Forse perchè, al contrario di quel che dice lo scritto che riporti, ricordiamo esattamente ogni bivio, ogni scelta, e ogni situazione, stato d'animo, limite esterno ed interno, che quella scelta in quel dato momento ha prodotto; e sappiamo che quella era l'unica scelta possibile per quel che eravamo in quel momento, anche se ora siamo, poco o tanto, diversi e quel che ne è scaturito non era proprio quello che avevamo immaginato.
Si chiama vivere, io credo; e chi ama vivere non ha tempo da perdere con il rimpianto..
E scusami se ho usato il plurale, avrei dovuto usare il singolare, che non so nulla di te e meno ancora tu sai di me, ma mi sono così specchiato nelle tue parole da sentirci, in questo, uniti.
Ad majora.
Grazie. In questi casi il "noi" è indispensabile.
M'intrufolo con tutti e due i piedi nel "noi".

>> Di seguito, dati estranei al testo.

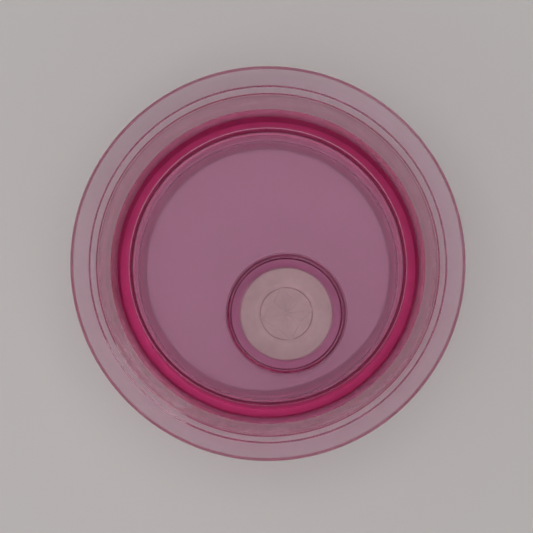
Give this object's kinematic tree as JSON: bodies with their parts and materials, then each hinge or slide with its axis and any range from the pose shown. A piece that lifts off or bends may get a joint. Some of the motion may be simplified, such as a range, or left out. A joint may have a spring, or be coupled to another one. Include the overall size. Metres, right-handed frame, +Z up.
{
  "type": "dappen dish",
  "caption": "Spill-proof dappen dish: flared tinted plastic dish over a closed reservoir, with an off-centre slit silicone valve for the brush.",
  "frame": {"origin": "centre of the underside of the foot ring, on the dish's axis", "axes": "+Z up along the dish's axis; -Y from the dish's axis towards the brush valve; +X to the right seen with the valve nearest"},
  "size_m": [0.07, 0.07, 0.038],
  "materials": {
    "tinted_plastic": "polished, transparent rose tint",
    "valve_silicone": "satin, warm white",
    "foot_silicone": "satin, pale rose",
    "seal_silicone": "satin, wine red"
  },
  "bodies": {
    "vessel": {"vessel": "tinted_plastic", "foot_ring": "foot_silicone"},
    "cover": {"cover_plate": "tinted_plastic", "cover_seal": "seal_silicone"},
    "valve": {"valve_seat": "tinted_plastic", "valve_collar": "valve_silicone"},
    "petal_1": {"valve_petal_1": "valve_silicone"},
    "petal_2": {"valve_petal_2": "valve_silicone"},
    "petal_3": {"valve_petal_3": "valve_silicone"},
    "petal_4": {"valve_petal_4": "valve_silicone"}
  },
  "joints": [
    {"name": "cover_lift", "type": "slide", "parent": "vessel", "child": "cover", "axis": [0, 0, 1], "range_m": [0, 0.03]},
    {"name": "valve_lift", "type": "slide", "parent": "cover", "child": "valve", "axis": [0, 0, 1], "range_m": [0, 0.02]},
    {"name": "petal_1_flex", "type": "hinge", "parent": "valve", "child": "petal_1", "pos_m": [0.0025, -0.00777, 0.0152], "axis": [0.5446, -0.8387, 0], "range_deg": [-35, 65], "stiffness_Nm_per_rad": 0.0001},
    {"name": "petal_2_flex", "type": "hinge", "parent": "valve", "child": "petal_2", "pos_m": [-0.00163, -0.0069, 0.0152], "axis": [0.8387, 0.5446, 0], "range_deg": [-35, 65], "stiffness_Nm_per_rad": 0.0001},
    {"name": "petal_3_flex", "type": "hinge", "parent": "valve", "child": "petal_3", "pos_m": [-0.0025, -0.01103, 0.0152], "axis": [-0.5446, 0.8387, 0], "range_deg": [-35, 65], "stiffness_Nm_per_rad": 0.0001},
    {"name": "petal_4_flex", "type": "hinge", "parent": "valve", "child": "petal_4", "pos_m": [0.00163, -0.0119, 0.0152], "axis": [-0.8387, -0.5446, 0], "range_deg": [-35, 65], "stiffness_Nm_per_rad": 0.0001}
  ],
  "couplings": [
    {"joint": "petal_2_flex", "follows": "petal_1_flex", "ratio": 1},
    {"joint": "petal_3_flex", "follows": "petal_1_flex", "ratio": 1},
    {"joint": "petal_4_flex", "follows": "petal_1_flex", "ratio": 1}
  ]
}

Ho pensato: come faccio ad arrivare al grande Tal dei Tali se non mi dice la pagina? E che, mi devo mettere a leggere quel libro che non ho mai capito - anzi, che non mi ha mai preso - fino a che non trovo questo passaggio? Poi ho guardato la foto, e ho capito: che forza! Ho letto da lì, dalla foto: geniale. Sì, sì, una sciocchezza, però ho capito che tu con quell'Ulrich non hai più di tanto in comune. Ho letto, divertito, fino alla tua indicazione - del resto finiva la foto, subito dopo. Mi ha toccato quell'inciso - vedi? le riletture servono!- "Solo da questo dipende - pensò Ulrich..."
Pensò, Ulrich. Uno pensa, che le cose stiano come il suo pensiero gli porta a pensare che stiano - è inevitabile, però è meglio averlo molto presente, questo fatto. Solo da questo dipende - pensò.